Si dans «Les territoires de Dieu» le décor est planté dans le quartier mythique de Hay Mohammadi, dans «Le printemps des feuilles qui tombent», c’est l’ancienne médina de Casablanca, une autre place forte de l’imaginaire marocain, qui sert d’espace narratif pour ce roman où l’auteur règle ses comptes avec sa ville natale et ses horribles visages d’aujourd’hui incarnant à la fois la déshérence, la violence et le chaos, loin de toute valeur humaine», lit-on sous la signature de Docteur Imane Kendili à propos de ce roman qui est suivi de deux autres volets romanesques tout aussi tranchants : «La dernière guerre du soldat inconnu» et «La mort n’est pas un nouveau soleil», deux opus qui ferment une trilogie dédiée aux errances des États arabes, entre malédiction du pétrole et stupeur gazière dans un désert de pensée salvatrice, à un moment où le monde change de paradigmes et entame une fin de cycle annoncée.   

Dans cette plongée à plusieurs regards dans l’œuvre de Abdelhak Najib, c’est Abdallah El Amrani qui scrute la poésie de l’auteur, à travers ce recueil aux accents prémonitoires : «Le soleil au cœur des hommes» : «Il y a du Paracelse dans ce recueil de poésie à la fois chamanique et alchimique. Paracelse, le médecin qui a fait de sa vie un long périple ne voulant jamais s’installer nulle part, nourrissant constamment ce désir d’errance pour mieux se retrouver aux détours de mille sentiers donnant chacun sur une variation de soi, sur une variante de qui nous pourrions un jour devenir pour peu que nous cheminons sans boussole, au gré des vents, par monts et par vaux, de cime en cime, de vallée en vallée, d’abîme en abîme plongeant dans tous les cratères pour fondre à soi et renaître lumière».

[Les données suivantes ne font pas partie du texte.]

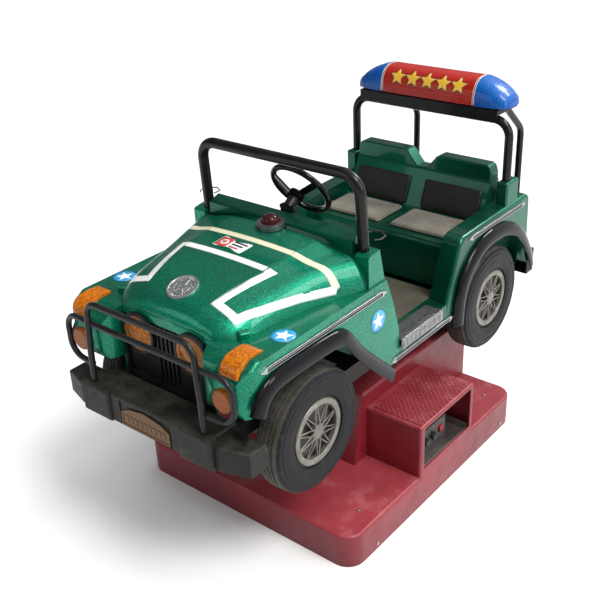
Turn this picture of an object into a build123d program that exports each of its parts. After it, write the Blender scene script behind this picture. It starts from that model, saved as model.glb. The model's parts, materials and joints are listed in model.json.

C’est finalement cela la vision poétique de Abdelhak Najib, poète doublé d’un philosophe au plus près des tripes, au creux du ventre, avec profondeur et d’une grande exigence envers soi et le monde où il avance. Le romancier et journaliste ajoute : «Un regard empreint de grande philosophie, avec dans ses sillages les sciences occultes, le Grant Art qu’est l’alchimie, le savoir oublié des Anciens, les mystères de l’Antiquité, le legs perdu des anciennes civilisations, l’enchantement des aèdes, l’émerveillement des chamans qui puisent à même le secret la panacée du monde, le désir érotique des naïades qui plongent dans les abysses pour y apprendre la connaissance de l’amour, le bâton du nomade qui refuse de prendre gîte, le souffle du pèlerin qui sillonne le monde, avec pour unique viatique la voix du cœur qui chante l’hymne à la joie de l’existence. Oui, cette poésie chamanique, faite de cantiques et de chants auroraux, d'épîtres et de psaumes, de versets et de chapitres est aussi une invitation à entrer dans le temple, une invitation à demander à la Pythie de ne jamais révéler ce que la mémoire oublie, ce que le cœur refuse de dire, ce que la poésie tait comme le secret du monde qu’aucun charme ne doit rompre». 

D’autres textes offrent aux lecteurs d’autres pans entiers des paysages imaginaires d’un écrivain et penseur qui conçoit le monde et l’existence  humaine, la sienne et celle des autres, au-delà du bien et du mal, dans une approche philologique de nos origines et de nos errances face à ce qui nous dépasse, ce qui nous façonne, ce qui nous ronge et achève de nous dénaturer faisant de nous des pantins dans un caniveau, avec quelques-uns parmi nous qui ont encore le courage de regarder les étoiles.